*Extracted entries*
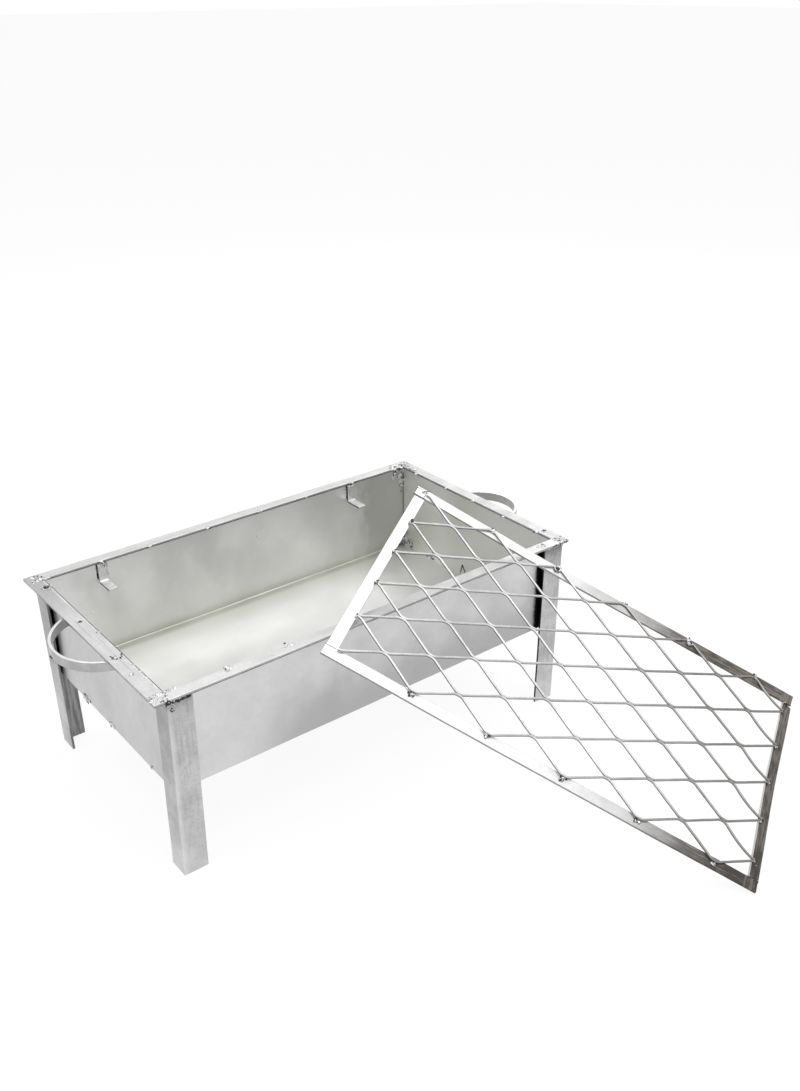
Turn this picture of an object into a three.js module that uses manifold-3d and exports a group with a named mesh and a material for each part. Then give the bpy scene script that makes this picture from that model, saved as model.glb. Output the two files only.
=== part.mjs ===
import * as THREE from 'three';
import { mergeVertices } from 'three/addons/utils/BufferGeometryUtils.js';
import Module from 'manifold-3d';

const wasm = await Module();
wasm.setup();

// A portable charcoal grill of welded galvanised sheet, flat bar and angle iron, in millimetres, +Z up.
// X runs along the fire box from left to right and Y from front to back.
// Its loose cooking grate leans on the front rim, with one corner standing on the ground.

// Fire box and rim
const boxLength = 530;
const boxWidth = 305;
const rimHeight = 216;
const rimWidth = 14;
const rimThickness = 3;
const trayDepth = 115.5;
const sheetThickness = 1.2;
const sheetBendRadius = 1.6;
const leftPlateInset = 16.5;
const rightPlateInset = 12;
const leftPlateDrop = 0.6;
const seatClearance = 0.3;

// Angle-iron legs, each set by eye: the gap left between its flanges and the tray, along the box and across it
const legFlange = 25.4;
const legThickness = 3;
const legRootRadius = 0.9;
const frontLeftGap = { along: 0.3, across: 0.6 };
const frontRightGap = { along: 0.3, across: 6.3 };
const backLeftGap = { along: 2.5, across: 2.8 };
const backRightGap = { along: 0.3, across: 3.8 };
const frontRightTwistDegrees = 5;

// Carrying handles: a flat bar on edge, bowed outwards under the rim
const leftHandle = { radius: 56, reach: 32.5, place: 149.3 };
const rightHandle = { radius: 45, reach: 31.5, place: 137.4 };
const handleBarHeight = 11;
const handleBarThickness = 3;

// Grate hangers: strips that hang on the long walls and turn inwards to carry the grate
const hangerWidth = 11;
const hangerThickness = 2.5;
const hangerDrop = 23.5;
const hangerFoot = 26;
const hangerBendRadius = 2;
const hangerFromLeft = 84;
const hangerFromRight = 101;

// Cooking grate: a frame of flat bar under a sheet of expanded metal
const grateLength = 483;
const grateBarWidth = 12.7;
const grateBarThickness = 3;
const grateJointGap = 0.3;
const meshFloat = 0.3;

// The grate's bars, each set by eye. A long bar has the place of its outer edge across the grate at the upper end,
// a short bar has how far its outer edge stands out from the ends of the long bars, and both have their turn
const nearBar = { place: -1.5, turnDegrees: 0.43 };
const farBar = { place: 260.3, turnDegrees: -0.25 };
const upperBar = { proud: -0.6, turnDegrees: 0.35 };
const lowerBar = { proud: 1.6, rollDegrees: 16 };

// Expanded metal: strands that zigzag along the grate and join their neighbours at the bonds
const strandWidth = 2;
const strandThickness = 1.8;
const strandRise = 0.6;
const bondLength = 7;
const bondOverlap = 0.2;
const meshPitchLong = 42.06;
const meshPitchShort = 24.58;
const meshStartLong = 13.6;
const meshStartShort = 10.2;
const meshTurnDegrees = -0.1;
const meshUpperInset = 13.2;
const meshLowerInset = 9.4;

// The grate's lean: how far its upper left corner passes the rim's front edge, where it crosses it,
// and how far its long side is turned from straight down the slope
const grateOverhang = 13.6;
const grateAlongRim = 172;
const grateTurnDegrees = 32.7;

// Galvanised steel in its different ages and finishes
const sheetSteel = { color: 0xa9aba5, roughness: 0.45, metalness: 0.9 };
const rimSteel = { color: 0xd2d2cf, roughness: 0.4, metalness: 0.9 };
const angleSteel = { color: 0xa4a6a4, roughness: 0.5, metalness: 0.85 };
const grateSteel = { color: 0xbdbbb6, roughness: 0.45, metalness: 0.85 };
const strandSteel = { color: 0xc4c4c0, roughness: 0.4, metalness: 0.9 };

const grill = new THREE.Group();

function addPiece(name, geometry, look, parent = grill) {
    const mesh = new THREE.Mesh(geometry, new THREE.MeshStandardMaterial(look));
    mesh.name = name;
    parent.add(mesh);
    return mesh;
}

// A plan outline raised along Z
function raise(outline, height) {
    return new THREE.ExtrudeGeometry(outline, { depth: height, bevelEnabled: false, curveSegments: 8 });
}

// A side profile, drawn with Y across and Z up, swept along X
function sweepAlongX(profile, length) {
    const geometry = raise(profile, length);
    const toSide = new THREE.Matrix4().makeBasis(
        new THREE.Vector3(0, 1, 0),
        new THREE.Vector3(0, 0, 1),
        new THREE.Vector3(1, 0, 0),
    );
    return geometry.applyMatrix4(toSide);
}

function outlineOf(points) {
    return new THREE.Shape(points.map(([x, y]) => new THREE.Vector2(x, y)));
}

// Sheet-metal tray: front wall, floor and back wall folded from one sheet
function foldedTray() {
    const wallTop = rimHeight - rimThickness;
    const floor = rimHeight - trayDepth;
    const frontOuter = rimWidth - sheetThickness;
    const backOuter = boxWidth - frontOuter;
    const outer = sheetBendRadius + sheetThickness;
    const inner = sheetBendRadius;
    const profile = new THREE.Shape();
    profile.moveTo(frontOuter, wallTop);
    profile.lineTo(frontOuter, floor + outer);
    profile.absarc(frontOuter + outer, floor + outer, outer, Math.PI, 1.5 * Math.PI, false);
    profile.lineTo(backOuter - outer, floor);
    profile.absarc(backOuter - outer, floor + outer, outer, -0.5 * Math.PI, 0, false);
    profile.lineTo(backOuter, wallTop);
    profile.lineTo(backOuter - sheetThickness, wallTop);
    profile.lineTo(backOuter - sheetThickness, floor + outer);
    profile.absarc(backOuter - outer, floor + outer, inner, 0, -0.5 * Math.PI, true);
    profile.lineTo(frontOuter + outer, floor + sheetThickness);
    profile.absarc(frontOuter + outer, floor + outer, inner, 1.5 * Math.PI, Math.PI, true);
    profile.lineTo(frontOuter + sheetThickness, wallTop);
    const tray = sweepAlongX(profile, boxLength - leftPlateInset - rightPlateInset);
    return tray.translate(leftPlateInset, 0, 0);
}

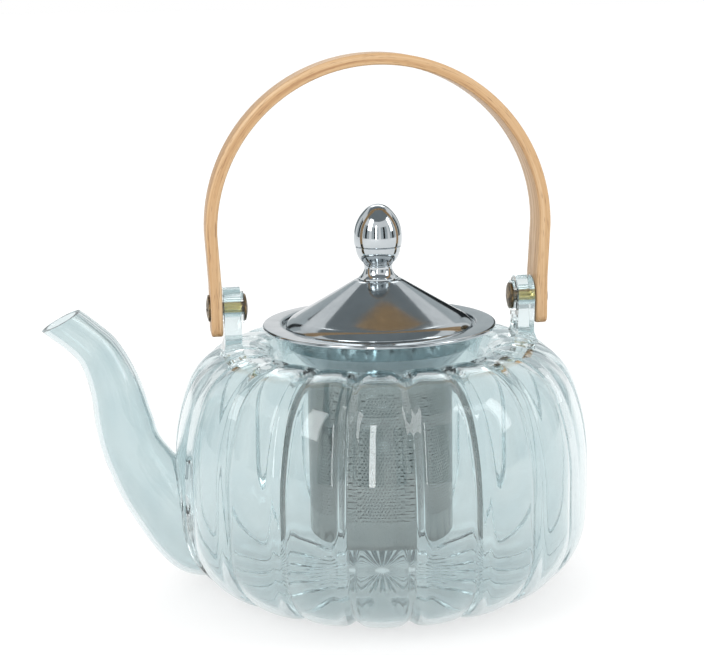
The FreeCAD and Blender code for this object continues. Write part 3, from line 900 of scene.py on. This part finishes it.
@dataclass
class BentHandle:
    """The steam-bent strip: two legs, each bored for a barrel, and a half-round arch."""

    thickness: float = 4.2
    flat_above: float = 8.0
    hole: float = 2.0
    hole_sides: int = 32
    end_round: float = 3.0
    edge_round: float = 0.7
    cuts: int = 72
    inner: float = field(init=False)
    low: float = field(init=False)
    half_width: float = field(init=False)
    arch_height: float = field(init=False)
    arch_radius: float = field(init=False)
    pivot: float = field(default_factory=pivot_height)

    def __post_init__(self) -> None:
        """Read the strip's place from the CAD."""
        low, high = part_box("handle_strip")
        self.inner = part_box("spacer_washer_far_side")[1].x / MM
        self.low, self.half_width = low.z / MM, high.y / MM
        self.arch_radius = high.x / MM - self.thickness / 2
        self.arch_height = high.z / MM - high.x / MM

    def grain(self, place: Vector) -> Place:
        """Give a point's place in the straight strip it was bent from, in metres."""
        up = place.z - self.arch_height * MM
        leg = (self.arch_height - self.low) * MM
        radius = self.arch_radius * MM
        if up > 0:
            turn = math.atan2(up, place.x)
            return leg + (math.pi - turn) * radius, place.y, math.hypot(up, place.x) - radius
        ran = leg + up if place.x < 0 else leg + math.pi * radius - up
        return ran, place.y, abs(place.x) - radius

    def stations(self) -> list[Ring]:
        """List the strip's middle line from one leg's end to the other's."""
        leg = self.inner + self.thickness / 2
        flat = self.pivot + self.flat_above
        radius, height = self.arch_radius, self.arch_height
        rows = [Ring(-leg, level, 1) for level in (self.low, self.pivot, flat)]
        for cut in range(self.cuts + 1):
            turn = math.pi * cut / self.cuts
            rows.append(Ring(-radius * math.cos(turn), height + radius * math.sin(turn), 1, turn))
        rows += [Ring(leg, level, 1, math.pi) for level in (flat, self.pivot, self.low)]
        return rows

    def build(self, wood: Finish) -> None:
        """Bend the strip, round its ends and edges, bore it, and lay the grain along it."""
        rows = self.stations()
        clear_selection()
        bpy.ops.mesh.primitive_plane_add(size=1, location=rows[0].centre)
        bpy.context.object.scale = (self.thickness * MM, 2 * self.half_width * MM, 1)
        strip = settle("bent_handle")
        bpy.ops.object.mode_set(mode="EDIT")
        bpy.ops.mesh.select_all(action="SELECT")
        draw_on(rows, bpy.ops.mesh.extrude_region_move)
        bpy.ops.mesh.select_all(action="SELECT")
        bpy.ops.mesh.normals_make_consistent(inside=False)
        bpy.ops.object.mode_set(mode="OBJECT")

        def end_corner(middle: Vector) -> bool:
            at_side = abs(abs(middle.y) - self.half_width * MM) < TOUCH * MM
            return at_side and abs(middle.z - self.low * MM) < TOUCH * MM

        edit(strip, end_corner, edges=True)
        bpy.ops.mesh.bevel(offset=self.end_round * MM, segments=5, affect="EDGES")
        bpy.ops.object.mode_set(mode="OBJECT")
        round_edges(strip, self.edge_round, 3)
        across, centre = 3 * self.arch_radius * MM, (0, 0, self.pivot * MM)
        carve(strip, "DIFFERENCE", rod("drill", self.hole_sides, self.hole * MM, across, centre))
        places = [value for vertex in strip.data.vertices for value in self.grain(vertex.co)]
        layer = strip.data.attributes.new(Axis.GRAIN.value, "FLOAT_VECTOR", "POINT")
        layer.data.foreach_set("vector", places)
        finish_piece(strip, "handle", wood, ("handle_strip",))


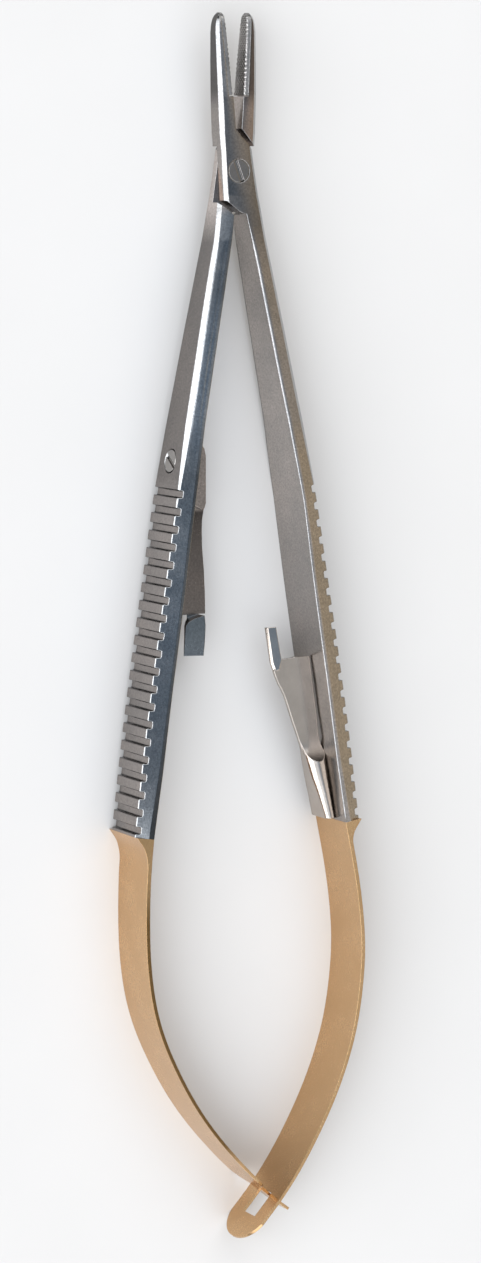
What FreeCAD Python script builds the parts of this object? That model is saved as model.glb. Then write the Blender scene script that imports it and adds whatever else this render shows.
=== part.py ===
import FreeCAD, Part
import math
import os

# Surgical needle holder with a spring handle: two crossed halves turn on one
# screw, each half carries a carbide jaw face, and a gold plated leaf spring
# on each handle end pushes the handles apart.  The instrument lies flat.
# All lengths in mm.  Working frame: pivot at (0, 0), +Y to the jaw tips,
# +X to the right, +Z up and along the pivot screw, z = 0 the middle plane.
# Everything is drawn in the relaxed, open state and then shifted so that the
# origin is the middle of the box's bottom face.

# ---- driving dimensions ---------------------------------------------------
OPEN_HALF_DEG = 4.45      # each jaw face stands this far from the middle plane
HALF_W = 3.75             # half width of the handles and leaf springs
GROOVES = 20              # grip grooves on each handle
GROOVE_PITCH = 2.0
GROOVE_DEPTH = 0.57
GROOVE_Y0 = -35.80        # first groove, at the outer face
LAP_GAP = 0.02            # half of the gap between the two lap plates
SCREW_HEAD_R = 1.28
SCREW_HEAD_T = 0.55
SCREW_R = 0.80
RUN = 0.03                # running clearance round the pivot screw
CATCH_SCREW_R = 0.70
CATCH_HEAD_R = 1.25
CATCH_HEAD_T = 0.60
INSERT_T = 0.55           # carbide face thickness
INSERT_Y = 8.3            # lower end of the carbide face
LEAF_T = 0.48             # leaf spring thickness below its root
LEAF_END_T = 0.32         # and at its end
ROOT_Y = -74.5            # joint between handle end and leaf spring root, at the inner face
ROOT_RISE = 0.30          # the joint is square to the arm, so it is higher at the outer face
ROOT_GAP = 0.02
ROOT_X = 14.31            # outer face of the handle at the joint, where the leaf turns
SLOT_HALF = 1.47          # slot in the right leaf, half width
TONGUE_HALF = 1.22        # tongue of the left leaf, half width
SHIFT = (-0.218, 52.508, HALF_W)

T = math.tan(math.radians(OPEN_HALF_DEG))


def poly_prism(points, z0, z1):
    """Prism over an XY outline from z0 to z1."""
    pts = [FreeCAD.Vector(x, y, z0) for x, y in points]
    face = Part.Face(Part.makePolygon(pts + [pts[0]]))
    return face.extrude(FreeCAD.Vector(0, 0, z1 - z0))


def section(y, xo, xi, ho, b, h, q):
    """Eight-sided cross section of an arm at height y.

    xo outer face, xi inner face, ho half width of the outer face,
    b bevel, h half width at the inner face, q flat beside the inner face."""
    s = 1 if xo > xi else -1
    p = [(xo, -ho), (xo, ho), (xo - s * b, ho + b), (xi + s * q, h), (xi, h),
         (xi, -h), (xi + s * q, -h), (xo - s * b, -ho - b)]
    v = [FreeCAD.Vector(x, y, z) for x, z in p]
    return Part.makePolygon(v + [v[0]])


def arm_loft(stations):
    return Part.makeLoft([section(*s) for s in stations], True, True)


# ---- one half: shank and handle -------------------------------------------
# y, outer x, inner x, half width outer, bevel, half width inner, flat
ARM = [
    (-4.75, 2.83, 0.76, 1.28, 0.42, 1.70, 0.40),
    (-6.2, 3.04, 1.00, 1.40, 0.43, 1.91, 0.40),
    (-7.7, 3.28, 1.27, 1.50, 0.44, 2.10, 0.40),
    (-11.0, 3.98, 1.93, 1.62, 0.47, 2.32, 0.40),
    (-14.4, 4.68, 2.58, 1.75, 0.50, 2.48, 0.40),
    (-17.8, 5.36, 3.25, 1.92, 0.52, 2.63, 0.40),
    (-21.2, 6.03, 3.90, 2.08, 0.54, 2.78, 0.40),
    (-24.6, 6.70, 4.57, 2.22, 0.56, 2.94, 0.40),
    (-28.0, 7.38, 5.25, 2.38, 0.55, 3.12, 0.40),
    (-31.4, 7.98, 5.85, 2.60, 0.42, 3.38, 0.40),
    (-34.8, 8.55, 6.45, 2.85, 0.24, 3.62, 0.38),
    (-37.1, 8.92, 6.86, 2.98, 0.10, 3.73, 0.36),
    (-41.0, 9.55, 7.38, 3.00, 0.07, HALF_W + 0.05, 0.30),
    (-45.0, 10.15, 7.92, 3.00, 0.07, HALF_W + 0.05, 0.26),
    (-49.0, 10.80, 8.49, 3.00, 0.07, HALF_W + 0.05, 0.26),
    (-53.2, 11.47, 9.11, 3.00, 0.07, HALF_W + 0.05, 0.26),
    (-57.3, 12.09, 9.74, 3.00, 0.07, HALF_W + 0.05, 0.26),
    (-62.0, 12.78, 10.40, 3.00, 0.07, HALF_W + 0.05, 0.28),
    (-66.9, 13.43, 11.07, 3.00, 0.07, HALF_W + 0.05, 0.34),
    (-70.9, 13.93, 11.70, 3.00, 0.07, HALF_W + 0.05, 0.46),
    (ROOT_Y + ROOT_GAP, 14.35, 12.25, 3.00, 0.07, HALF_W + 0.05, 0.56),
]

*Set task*
Search the data above for the string "finishes" and return every line that has it.

*Answer to the problem*
// Galvanised steel in its different ages and finishes
The FreeCAD and Blender code for this object continues. Write part 3, from line 900 of scene.py on. This part finishes it.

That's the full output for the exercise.